Portfolio optimization: Portfolio optimization is the process of selecting the best mix of assets to maximize expected returns for a given level of risk or minimize risk for a given level of expected return. This concept connects with various methodologies and theories that help in making informed investment decisions, assessing the relationships between different assets, and employing statistical tools to forecast future performance.
Risk-neutral probability: Risk-neutral probability is a concept in financial mathematics that represents a hypothetical scenario where all investors are indifferent to risk when valuing uncertain future cash flows. In this framework, the expected returns on risky assets are adjusted so that they match the risk-free rate, allowing for simplified pricing and valuation of derivatives. This approach is foundational in models like binomial and trinomial trees, which are used to evaluate options and other financial instruments under uncertain conditions.
Trinomial Tree: A trinomial tree is a graphical representation used in financial mathematics to model the possible future movements of an asset's price over time, where each node can lead to three potential outcomes: an upward movement, a downward movement, or no change. This approach provides a more nuanced view compared to simpler models like the binomial tree, as it allows for increased flexibility in capturing varying market conditions and asset price behaviors.

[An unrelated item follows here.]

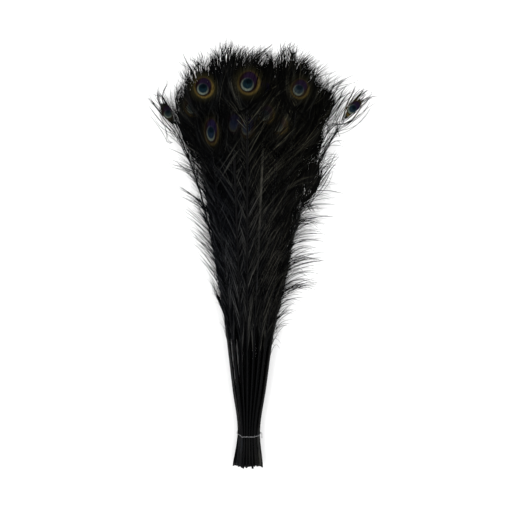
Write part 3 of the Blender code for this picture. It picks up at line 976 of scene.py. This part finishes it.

Up and Down Factors: Up and down factors are numerical representations used in financial models, specifically in binomial and trinomial trees, to describe the possible changes in the price of an underlying asset over a given time period. These factors indicate how much the asset's price will increase (up factor) or decrease (down factor) at each step in the model, which is essential for calculating option pricing and understanding potential future price movements.